Five years later and once again Sara noticed the truck was again for sale. It’s at this point I believe Sara loses her right to roll her eyes, or comment on Denny’s midlife crisis, as she has now become an ‘enabler’. It’s been her work that has given Denny two shots at his beloved SAR and he didn’t miss it the second time around.

The truck had had a few changes since it rolled out the Kenworth doors many moons ago. The original 350hp Cat had been replaced at around 1.5 million kilometres with a new 425hp Cat and a new 18-speed gearbox, replacing the factory-fitted 13-speed.
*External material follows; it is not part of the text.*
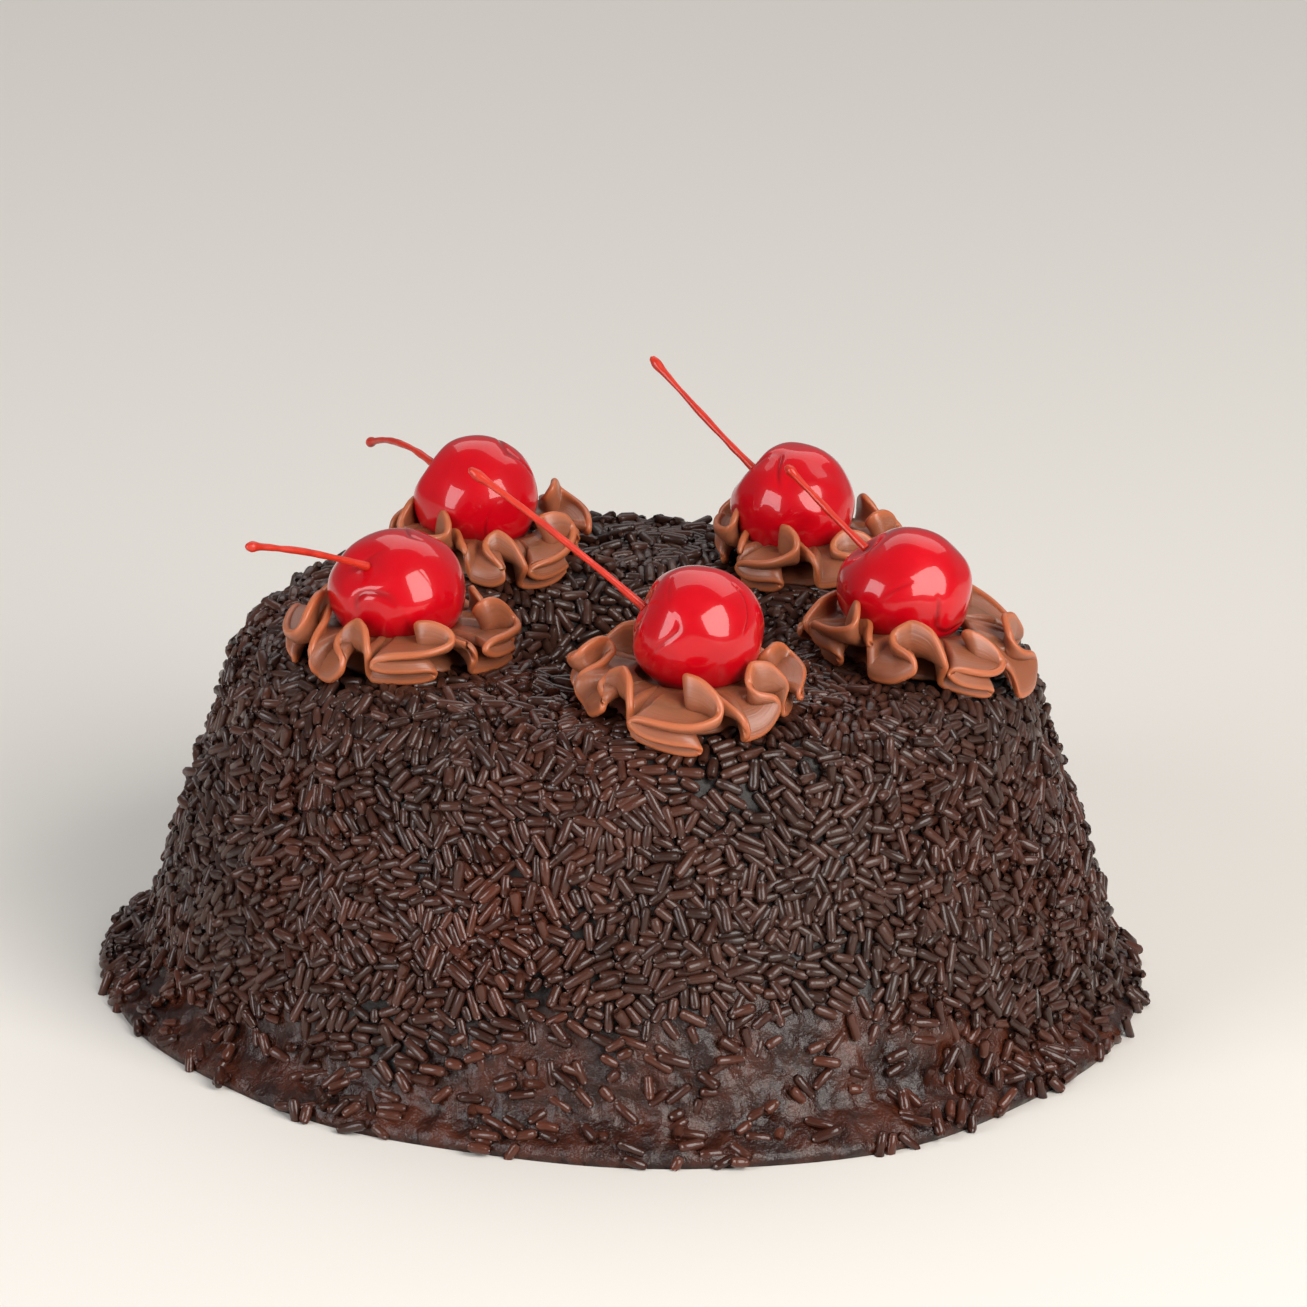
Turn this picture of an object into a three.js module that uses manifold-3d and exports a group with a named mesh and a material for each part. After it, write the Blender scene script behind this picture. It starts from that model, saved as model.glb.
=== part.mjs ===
// A ring-shaped chocolate flan, turned out of its mould and coated with chocolate sprinkles.
// Five ruffled ganache rosettes are piped round its crest, and each holds a cherry with its stem.
// Millimetres, +Z up. The origin is at the middle of the flan's underside, and the front is at -Y.
import * as THREE from 'three';
import { ConvexGeometry } from 'three/addons/geometries/ConvexGeometry.js';
import { mergeVertices } from 'three/addons/utils/BufferGeometryUtils.js';
import Module from 'manifold-3d';

// The ring. Its side leans in from the foot to the shoulder, and the tube of the mould left the hole.
const RING_HEIGHT = 64.8;
const WALL_FOOT_RADIUS = 84.4;
const WALL_LEAN = 15.2;
const WALL_BELLY = 1.2;
const WALL_LOWEST = 6.2;
const WALL_HIGHEST = 48;
const SHOULDER_ROUNDING = 14.4;
const SHOULDER_CENTRE = 55;
const SHOULDER_FIRST_ANGLE = 0.26;
const CREST_RADIUS = 46;
const CROWN_DOME = 0.5;
const HOLE_ROUNDING = 13;
const HOLE_CENTRE = 36.5;
const HOLE_LAST_ANGLE = 3.04;
const HOLE_RADII = { middle: 21.6, low: 19.6, foot: 18 };
const HOLE_HEIGHTS = { middle: 34, low: 16 };
const SAUCE_RADIUS = 89.4;
const SAUCE_THICKNESS = 3.2;
const SAUCE_EDGE_ROUNDING = { out: 0.6, up: 1.8, in: 3.2 };
const RING_SEGMENTS = 44;
const CROWN_DEPTH = 6;
const UNEVEN_DEPTH = 14;

// Waves round the ring, each [size, how many, turn, lean with height]: of its side, and of the sauce.
const SIDE_WAVES = [[0.55, 3, 0.9, 1 / 40], [0.4, 5, 2.1, -1 / 25], [0.3, 9, 0, 1 / 11]];
const SAUCE_WAVES = [[0.9, 4, 0.5, 0], [0.6, 6, 1.9, 0], [0.35, 11, 0, 0]];

// The coat of sprinkles: short chocolate rods, of which the solid carries the most prominent.
const SPRINKLE_RADIUS = 1.05;
const SPRINKLE_LENGTH = [5.2, 7.2];
const SPRINKLE_SIDES = 5;
const SPRINKLE_PLACES = 136;
const SPRINKLE_LIFT = 0.6;
const SPRINKLE_LOWEST = 7;
const SPRINKLE_MARGIN = 5.2;
const SPRINKLE_SEED = 11;

// The rosettes: a ribbon piped round and round in folds, on a small mound of its own cream. A fold is
// given by steps of [along, up, out]: shares of the lobe's width, of its rise and of the rosette's
// radius. A lying fold doubles back over itself and climbs to a peak at the cherry, and an upright one
// stands on edge. An unevenness is [share, pace]: how much a lobe may differ, and how fast that changes.
const LYING_FOLD = { width: 1.2, steps: [[-0.05, 0.02, 0.84], [0.55, 0.05, 0.9], [0.5, 0.33, 0.94],
  [0.04, 0.38, 0.95], [0.1, 0.64, 0.93], [0.52, 1, 0.64], [0.66, 0.88, 0.64], [0.88, 0.84, 0.92]] };
const UPRIGHT_FOLD = { width: 0.8, steps: [[-0.03, 0.03, 0.9], [0.46, 0.24, 0.99], [0.5, 0.58, 0.97],
  [0.22, 0.74, 0.8], [0.5, 1, 0.66], [0.9, 0.8, 0.9]] };
const LOBE_FOLDS = [LYING_FOLD, UPRIGHT_FOLD, LYING_FOLD, LYING_FOLD, UPRIGHT_FOLD, LYING_FOLD, UPRIGHT_FOLD];
const WIDTH_UNEVENNESS = [0.12, 2.3];
const RISE_UNEVENNESS = [0.1, 1.7];
const REACH_UNEVENNESS = [0.05, 3.7];
const FOLD_RISE = 10.8;
const RIBBON_HALF_THICKNESS = 0.85;
const RIBBON_FOOT_HEIGHT = 1.2;
const ROOT_RADIUS = 8.5;
const ROOT_RISE_SHARE = 0.1;
const ROOT_SWING = 0.5;
const MOUND_SECTION = [[0, 0.3], [6, 0.4], [12.6, 0.5], [12.2, 1.9], [9, 3.6], [0, 3.6]];
const MOUND_SEGMENTS = 14;
const DRAPE_LIMITS = [31, 62];
const ROSETTE_REACH = 22;

// The cherries and their stems.
const CHERRY_SEGMENTS = 11;
const CHERRY_RINGS = 8;
const CHERRY_DIMPLE = 0.16;
const CHERRY_DIMPLE_WIDTH = 0.36;
const STEM_RADIUS = 0.62;
const STEM_KNOB_RADIUS = 0.98;
const STEM_SIDES = 5;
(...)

The only other major change had been the move to eight bag suspension.

DSC_4022.jpg

Denny sent it to the maestros at Klos Custom trucks for its makeover after picking it up in Adelaide. “We had to do it properly, didn’t want to do it half hearted,” Denny says of the overhaul.

That philosophy meant when the Klos boys found a bit of a corrosion issue with the cab, the three-month project turned into an 18-month mission. But it was a successful outcome. Klos kept a lot of the original SAR intact, including most of the interior.

On the exterior, rather than opt for wrapping the original tanks, Denny leaned towards a life of elbow grease and polish to keep the tanks as shiny as day one. A few gleaming add-ons were fitted outside, as well as a nice big bull bar, which was mainly because the truck went straight to work once it had been finished in Bowen Contracting colours.

The SAR racked up a further 20,000 kilometres before she got semi-retired. “The original plan was to work the SAR, but after two trips to Melbourne, I was like, ‘Yeah, this is not happening,” Denny tells me.

“It was fun when you’re in your 20s, not so much when you’re in your 40s”.

The SAR’s retirement plans are still up for debate. Denny is keen to occasionally hook it up and do local work, while Sara is drawing up plans for a very large glass display cabinet for the SAR at home.

Whatever happens to Denny’s midlife crisis, you can be sure it’ll be impressive. The Bowens Contracting fleet may be small but its appearance and performance is as big as any fleet out there. Well done, Bowen Contracting.